In this case, both the homeowners, the developer and Whitefish residents benefit from the partnership.

“Those homeowners definitely had a benefit of having their house next to a nature preserve that’s never going to be developed,” he said. “It’s a little give back from those folks.”

Following the wetlands tour, Koopal brought symposium participants to see where Whitefish’s water gets ready for the tap.

The city’s water treatment plant serves roughly 7,000 residents through 3,500 connections, with source water coming primarily from Second and Third Creeks in Haskill Basin.

The water obtained from those creeks counts for about 90 percent of the city’s total annual volume. Remaining water comes from Whitefish Lake during base stream flows and higher consumptive rates in the summer.

The Haskill Basin Watershed Council and WLI partner with the city working to maintain protection of the water sources in Viking and Haskill creeks.

Concerned with development in the Haskill Basin watershed, the city, along with the Trust for Public Land, worked to secure the Haskill Basin conservation easement, which protects 3,000 acres of forestland north of Whitefish. The easement completed in 2016 resulted in removal of the development rights for the land owned by F.H. Stoltze Land & Lumber Co. while protecting the city’s municipal water supply, allowing for continued sustainable management of the timber and guaranteed recreation access.

Adjacent to Whitefish High School, participants seemed particularly interested in a tour of the Whitefish Schools Center for Sustainability and Entrepreneurship.

Over the last few years, the sustainability center has evolved from plans for a simple greenhouse into a two-story learning center that includes outdoor learning areas. The building is also designed to be net-zero in its energy use, the first in the state of Montana, according to the school district.

Whitefish High School science teacher Eric Sawtelle recalled how the idea for what was initially planned to be a much smaller greenhouse came up after his students attended a youth food systems conference in Missoula.

“Our students left feeling really energized, really empowered. They wanted to do something here locally that enabled them to study food, create food for their community, and build community partnerships, so we just started fundraising,” he said.

Since then, the center added private fundraising to enable its final, $2.3 million form. Now the priority is to see how the center works in practice.

Sawtelle shared with participants some of the soil study experiments currently taking place in the center.

One participant was amazed at the research and coursework planned for students.

“This is high school?” she asked, drawing a laugh. “School has changed a lot.”

Koopal echoed that sentiment.

“I think we can all agree that this isn’t the high school we grew up in. It’s pretty cool, and I want to applaud [Sawtelle] for what you’ve accomplished,” he said.
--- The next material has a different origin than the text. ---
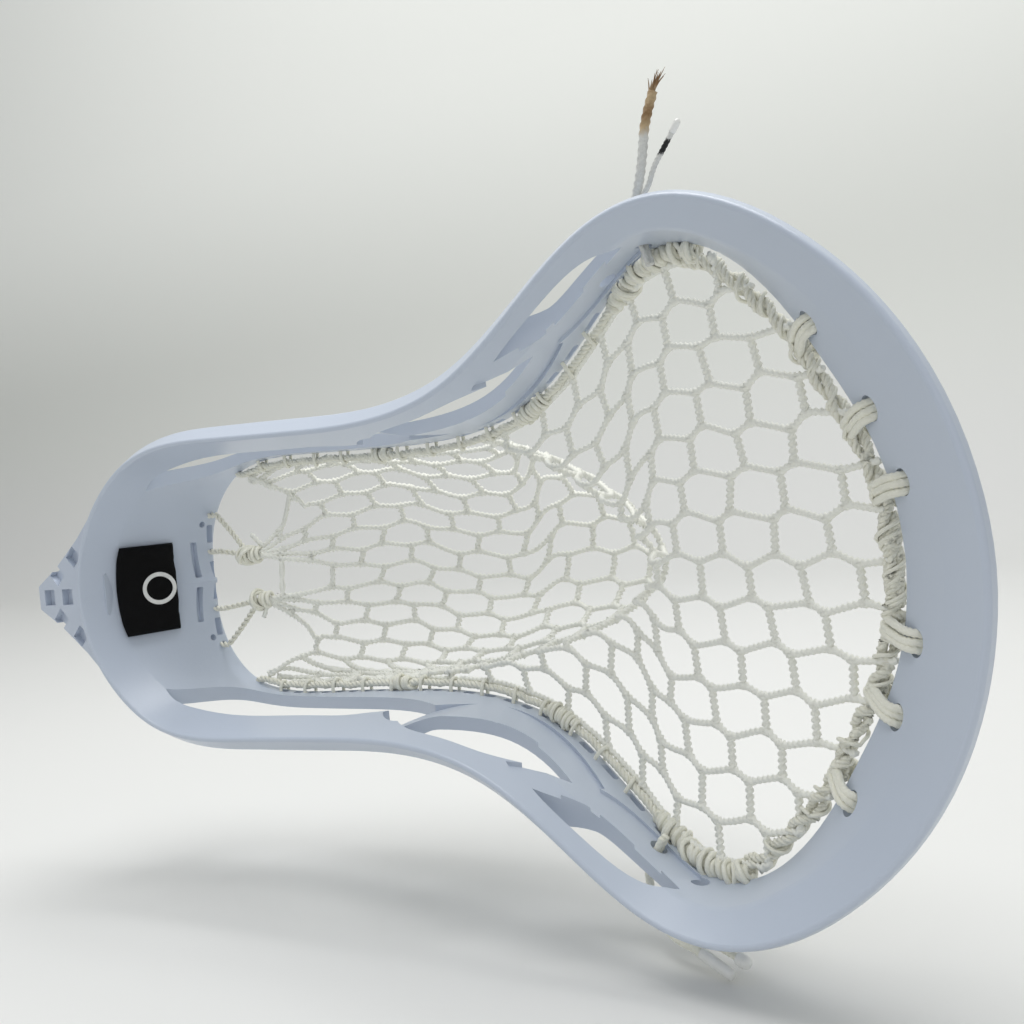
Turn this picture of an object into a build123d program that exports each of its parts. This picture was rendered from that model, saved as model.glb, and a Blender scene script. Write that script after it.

The final stop on the tour demonstrated a real example of community partnership that directly helps residents.

The group bussed out to Haskill Creek at Kent Reimer’s property, where the banks of the creek used to suffer from erosion issues.

From 2011 to 2014 the Haskill Basin Watershed Council and the Flathead Conservation District partnered on a stream restoration project on Haskill Creek on Reimer’s property.

The partnership worked to reduce bank-related erosion and sedimentation along a 1,222-foot stretch of the creek. Bank-stabilization techniques were implemented at five sites along the creek.

Students from WHS volunteered on the project and provided project monitoring, and River Design Group contributed to the project’s design, construction and effectiveness monitoring.

The bank-stabilization was successful, with erosion and sedimentation decreasing at all five sites and native vegetation returning to the buffer zone.

Reimer said without the help, he wouldn’t have known where to begin.

“What we saw was overwhelming. We had no idea how to manage it or how to get the job done,” he said. “All of a sudden there were people who could help us with that project.”